→ **WRITTEN TASK**
Transcribe, exactly as they appear, the line that contains "module oring_front() color(rubber)", the line that contains "low, high = Vector((1e9,)", and every line in between, and nothing else.

→ **SUPPLIED RECORDS**
<<<<

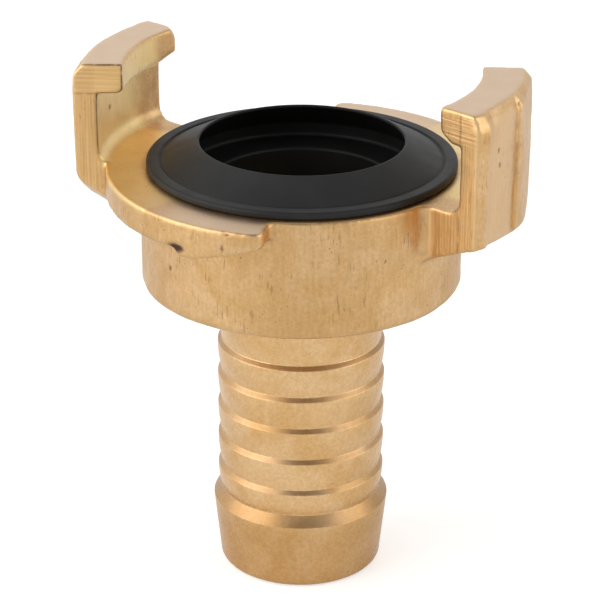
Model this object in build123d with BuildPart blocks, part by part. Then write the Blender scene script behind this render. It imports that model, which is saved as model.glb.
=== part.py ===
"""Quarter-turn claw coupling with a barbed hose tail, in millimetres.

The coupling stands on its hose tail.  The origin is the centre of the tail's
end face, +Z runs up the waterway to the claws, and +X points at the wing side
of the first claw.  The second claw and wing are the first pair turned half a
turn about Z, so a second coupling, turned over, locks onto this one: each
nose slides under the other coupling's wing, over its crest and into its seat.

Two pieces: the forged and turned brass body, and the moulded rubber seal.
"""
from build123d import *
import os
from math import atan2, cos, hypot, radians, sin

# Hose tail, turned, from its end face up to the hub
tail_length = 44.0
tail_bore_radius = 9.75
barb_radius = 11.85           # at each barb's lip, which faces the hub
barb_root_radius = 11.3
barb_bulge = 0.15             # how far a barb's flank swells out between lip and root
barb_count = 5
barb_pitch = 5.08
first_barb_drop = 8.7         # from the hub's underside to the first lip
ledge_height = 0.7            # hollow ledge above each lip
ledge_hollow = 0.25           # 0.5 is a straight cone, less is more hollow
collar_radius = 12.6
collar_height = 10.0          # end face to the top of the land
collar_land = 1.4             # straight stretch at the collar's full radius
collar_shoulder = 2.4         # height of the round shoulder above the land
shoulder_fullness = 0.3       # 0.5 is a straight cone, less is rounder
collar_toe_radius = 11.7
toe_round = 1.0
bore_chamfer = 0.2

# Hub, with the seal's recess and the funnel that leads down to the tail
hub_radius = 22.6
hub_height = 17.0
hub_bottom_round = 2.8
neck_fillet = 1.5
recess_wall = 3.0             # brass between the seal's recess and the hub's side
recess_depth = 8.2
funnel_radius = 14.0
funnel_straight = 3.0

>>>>
<<<<

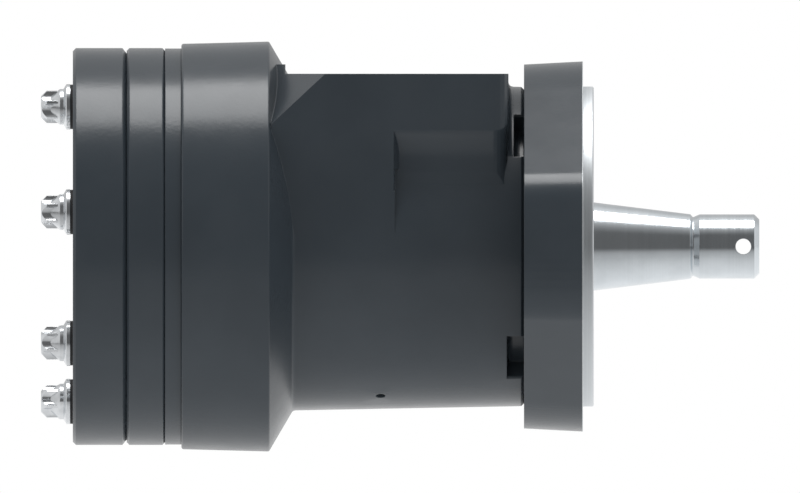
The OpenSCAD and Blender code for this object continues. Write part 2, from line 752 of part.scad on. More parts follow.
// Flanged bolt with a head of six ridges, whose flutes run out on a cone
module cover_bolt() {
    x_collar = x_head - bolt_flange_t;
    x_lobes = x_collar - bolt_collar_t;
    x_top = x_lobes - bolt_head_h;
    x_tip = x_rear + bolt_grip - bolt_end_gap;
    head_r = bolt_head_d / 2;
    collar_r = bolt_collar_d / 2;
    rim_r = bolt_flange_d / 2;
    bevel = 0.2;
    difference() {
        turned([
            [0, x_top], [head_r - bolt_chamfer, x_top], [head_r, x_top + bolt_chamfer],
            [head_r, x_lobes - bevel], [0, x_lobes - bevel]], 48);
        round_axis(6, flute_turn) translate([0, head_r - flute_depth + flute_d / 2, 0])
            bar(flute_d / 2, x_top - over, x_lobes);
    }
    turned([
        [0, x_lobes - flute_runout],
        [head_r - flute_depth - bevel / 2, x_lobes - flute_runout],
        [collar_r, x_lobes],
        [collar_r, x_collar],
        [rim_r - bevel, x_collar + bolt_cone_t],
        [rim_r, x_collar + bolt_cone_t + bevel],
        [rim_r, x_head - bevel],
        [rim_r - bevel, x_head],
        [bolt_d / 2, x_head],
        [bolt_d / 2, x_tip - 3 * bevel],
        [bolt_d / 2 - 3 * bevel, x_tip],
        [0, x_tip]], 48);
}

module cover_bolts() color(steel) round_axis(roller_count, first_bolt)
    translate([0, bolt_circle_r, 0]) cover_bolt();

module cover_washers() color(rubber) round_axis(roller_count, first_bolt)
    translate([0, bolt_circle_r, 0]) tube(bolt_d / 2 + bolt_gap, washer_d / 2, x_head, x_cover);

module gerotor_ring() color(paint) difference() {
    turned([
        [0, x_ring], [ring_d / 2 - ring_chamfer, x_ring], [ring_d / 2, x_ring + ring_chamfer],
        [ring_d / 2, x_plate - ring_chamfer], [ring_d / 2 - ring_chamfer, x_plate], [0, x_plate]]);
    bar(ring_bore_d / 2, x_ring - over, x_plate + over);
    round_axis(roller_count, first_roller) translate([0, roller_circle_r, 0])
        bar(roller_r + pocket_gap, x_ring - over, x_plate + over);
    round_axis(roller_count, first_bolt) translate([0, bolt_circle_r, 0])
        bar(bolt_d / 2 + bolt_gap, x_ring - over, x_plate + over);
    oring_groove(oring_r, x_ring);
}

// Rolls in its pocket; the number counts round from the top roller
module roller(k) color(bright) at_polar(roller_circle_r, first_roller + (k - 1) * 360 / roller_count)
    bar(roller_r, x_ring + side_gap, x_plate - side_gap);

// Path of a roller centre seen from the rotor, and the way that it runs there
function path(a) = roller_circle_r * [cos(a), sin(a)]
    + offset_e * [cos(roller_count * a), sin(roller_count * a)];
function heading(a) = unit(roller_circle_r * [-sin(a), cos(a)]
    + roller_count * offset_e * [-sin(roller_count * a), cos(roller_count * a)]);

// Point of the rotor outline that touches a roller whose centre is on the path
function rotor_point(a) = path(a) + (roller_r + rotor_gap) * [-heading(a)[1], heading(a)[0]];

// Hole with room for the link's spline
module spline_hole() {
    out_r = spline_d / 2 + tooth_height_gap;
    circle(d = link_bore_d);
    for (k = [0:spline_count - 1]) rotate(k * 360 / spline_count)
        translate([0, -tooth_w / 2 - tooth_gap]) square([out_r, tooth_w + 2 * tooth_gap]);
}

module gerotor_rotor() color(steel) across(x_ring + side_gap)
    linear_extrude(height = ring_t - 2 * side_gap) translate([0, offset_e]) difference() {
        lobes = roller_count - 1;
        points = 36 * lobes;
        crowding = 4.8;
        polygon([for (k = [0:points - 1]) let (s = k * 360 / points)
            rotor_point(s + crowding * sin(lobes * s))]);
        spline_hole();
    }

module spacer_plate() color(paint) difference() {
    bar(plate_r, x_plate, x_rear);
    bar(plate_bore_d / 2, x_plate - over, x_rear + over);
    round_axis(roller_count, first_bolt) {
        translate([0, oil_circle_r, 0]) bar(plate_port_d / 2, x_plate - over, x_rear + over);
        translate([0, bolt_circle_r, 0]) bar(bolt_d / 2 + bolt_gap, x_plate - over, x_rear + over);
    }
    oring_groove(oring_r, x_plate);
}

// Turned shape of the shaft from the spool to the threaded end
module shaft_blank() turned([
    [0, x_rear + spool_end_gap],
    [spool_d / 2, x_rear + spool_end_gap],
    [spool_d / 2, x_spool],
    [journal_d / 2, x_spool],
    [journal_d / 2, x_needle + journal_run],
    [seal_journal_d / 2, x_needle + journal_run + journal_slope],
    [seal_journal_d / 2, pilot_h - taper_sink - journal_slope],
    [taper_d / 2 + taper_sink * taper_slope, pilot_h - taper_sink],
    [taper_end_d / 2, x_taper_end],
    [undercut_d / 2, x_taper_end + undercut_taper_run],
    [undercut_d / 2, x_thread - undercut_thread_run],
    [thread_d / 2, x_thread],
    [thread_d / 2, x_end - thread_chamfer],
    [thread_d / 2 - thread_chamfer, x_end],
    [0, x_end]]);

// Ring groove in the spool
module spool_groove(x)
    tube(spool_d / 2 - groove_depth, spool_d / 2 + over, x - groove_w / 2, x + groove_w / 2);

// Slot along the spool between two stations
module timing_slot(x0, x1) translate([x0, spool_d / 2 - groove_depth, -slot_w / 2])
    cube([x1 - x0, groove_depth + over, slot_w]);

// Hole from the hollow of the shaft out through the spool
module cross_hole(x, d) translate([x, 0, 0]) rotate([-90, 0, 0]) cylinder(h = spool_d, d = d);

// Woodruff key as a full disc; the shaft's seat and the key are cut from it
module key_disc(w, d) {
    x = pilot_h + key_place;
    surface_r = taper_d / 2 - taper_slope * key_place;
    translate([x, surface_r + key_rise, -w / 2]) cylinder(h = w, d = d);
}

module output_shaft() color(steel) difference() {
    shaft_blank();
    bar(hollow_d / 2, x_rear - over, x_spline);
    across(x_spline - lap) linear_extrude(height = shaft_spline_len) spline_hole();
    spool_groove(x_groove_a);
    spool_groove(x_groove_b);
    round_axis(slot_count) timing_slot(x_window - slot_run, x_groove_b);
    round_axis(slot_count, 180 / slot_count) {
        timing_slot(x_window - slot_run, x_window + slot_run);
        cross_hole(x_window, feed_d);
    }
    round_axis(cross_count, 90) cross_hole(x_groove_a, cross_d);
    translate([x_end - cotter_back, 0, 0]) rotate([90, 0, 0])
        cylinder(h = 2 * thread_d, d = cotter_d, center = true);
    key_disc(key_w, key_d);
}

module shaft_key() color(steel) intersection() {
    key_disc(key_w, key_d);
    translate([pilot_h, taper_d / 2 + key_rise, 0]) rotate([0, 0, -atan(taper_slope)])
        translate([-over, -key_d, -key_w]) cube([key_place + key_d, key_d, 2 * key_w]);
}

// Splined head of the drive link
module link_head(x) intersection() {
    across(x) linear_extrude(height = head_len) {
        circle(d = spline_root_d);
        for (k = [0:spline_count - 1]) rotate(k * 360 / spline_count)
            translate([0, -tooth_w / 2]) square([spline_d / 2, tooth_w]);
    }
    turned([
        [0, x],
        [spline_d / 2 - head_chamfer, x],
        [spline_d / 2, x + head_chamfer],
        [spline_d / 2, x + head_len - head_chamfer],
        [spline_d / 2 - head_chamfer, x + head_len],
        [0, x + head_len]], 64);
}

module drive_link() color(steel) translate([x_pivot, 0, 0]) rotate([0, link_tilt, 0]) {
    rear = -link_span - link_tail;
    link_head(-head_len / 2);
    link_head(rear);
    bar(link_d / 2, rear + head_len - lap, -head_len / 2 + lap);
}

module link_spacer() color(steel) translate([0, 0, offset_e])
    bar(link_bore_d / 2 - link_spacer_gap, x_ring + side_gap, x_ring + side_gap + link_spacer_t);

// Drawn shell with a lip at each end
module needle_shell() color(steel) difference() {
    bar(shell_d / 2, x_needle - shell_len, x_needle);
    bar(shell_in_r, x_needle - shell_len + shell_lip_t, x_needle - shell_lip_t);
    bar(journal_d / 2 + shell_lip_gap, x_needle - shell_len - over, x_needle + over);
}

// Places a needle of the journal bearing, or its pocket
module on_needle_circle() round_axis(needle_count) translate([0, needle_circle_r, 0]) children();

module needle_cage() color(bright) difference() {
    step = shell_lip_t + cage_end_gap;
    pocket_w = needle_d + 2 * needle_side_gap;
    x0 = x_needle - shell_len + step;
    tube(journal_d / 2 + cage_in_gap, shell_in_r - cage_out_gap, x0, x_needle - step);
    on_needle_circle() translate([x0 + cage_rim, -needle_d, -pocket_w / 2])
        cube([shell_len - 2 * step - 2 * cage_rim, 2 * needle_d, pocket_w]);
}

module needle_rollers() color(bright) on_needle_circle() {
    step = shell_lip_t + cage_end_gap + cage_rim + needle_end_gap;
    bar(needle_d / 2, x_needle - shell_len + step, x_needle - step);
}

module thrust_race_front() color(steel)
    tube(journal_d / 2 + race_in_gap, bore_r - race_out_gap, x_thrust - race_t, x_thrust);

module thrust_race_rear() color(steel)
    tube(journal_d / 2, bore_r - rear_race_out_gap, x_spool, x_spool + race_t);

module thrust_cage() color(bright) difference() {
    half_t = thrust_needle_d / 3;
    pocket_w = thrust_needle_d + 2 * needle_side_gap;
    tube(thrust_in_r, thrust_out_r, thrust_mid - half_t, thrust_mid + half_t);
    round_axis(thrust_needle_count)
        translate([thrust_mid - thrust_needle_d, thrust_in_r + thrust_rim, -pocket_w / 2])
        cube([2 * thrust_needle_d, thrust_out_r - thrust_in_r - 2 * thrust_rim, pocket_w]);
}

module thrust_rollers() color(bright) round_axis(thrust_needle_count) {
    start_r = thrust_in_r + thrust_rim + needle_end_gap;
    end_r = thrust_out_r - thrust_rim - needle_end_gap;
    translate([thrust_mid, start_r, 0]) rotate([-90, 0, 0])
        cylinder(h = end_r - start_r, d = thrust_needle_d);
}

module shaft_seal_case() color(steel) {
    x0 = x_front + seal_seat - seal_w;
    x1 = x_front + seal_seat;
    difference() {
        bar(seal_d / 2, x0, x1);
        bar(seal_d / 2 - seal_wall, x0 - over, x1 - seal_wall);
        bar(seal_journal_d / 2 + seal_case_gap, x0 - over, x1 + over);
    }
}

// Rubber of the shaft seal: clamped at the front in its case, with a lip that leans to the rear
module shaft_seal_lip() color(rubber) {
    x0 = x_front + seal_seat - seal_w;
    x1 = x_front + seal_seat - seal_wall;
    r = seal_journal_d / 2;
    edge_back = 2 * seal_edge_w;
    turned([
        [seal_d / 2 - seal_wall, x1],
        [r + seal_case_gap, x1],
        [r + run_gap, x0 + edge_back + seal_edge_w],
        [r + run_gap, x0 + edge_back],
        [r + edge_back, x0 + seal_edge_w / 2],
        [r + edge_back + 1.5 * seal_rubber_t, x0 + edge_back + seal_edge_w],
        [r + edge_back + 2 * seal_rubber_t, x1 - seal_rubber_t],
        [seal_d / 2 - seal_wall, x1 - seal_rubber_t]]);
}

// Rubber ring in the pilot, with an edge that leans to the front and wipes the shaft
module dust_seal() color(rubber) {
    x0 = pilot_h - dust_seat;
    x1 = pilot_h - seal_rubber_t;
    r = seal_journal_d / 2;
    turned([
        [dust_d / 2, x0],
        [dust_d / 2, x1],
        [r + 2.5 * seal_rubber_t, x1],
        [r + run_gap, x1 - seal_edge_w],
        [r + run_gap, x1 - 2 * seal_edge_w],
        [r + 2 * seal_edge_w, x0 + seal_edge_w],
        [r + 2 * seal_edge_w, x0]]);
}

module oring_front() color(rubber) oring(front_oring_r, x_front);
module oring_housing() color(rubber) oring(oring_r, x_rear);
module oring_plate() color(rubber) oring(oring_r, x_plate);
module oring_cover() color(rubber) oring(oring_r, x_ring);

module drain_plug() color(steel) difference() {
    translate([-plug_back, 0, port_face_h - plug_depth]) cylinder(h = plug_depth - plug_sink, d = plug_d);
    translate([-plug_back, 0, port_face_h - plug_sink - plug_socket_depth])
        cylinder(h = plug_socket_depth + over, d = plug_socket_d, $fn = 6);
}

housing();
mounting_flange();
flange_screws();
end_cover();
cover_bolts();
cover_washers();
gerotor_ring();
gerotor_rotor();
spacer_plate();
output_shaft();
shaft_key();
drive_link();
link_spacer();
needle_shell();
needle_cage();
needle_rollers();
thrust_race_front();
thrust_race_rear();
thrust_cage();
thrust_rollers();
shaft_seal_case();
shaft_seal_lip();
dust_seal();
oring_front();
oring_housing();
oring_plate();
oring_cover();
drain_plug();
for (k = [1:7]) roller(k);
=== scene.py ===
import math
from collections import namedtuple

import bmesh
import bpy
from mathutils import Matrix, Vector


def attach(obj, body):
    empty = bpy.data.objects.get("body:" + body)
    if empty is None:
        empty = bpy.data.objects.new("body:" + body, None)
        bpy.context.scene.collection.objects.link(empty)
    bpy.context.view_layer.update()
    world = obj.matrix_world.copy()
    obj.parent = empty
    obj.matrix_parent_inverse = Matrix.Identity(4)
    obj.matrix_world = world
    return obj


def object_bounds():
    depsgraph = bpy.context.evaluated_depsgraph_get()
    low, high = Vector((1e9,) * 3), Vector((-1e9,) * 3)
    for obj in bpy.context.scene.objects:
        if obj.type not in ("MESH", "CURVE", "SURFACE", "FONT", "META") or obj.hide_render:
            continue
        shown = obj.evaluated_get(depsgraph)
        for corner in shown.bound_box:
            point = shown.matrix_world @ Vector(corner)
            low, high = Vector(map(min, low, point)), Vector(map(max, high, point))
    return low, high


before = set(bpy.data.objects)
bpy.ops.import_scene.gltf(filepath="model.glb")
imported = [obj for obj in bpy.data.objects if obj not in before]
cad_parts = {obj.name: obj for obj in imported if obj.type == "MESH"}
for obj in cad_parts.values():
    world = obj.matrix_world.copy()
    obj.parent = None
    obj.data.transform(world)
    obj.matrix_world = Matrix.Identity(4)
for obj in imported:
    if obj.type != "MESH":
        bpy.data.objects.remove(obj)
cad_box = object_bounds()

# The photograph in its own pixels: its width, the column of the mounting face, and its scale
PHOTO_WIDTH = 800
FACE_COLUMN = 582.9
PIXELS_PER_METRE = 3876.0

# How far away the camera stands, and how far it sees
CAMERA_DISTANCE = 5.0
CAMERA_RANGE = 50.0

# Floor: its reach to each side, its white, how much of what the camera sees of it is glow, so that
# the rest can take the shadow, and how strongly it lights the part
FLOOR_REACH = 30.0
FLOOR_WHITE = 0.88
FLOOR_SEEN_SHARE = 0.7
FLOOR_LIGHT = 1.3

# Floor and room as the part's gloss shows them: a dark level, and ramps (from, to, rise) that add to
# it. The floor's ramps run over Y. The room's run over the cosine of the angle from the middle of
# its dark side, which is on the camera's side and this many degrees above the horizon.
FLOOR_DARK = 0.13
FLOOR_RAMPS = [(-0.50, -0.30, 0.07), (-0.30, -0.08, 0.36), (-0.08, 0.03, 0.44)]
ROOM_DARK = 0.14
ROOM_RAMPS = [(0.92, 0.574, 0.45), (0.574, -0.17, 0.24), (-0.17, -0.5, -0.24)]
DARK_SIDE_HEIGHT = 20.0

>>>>

→ **FINAL RESULT**
module oring_front() color(rubber) oring(front_oring_r, x_front);
module oring_housing() color(rubber) oring(oring_r, x_rear);
module oring_plate() color(rubber) oring(oring_r, x_plate);
module oring_cover() color(rubber) oring(oring_r, x_ring);

module drain_plug() color(steel) difference() {
    translate([-plug_back, 0, port_face_h - plug_depth]) cylinder(h = plug_depth - plug_sink, d = plug_d);
    translate([-plug_back, 0, port_face_h - plug_sink - plug_socket_depth])
        cylinder(h = plug_socket_depth + over, d = plug_socket_d, $fn = 6);
}

housing();
mounting_flange();
flange_screws();
end_cover();
cover_bolts();
cover_washers();
gerotor_ring();
gerotor_rotor();
spacer_plate();
output_shaft();
shaft_key();
drive_link();
link_spacer();
needle_shell();
needle_cage();
needle_rollers();
thrust_race_front();
thrust_race_rear();
thrust_cage();
thrust_rollers();
shaft_seal_case();
shaft_seal_lip();
dust_seal();
oring_front();
oring_housing();
oring_plate();
oring_cover();
drain_plug();
for (k = [1:7]) roller(k);
=== scene.py ===
import math
from collections import namedtuple

import bmesh
import bpy
from mathutils import Matrix, Vector


def attach(obj, body):
    empty = bpy.data.objects.get("body:" + body)
    if empty is None:
        empty = bpy.data.objects.new("body:" + body, None)
        bpy.context.scene.collection.objects.link(empty)
    bpy.context.view_layer.update()
    world = obj.matrix_world.copy()
    obj.parent = empty
    obj.matrix_parent_inverse = Matrix.Identity(4)
    obj.matrix_world = world
    return obj


def object_bounds():
    depsgraph = bpy.context.evaluated_depsgraph_get()
    low, high = Vector((1e9,) * 3), Vector((-1e9,) * 3)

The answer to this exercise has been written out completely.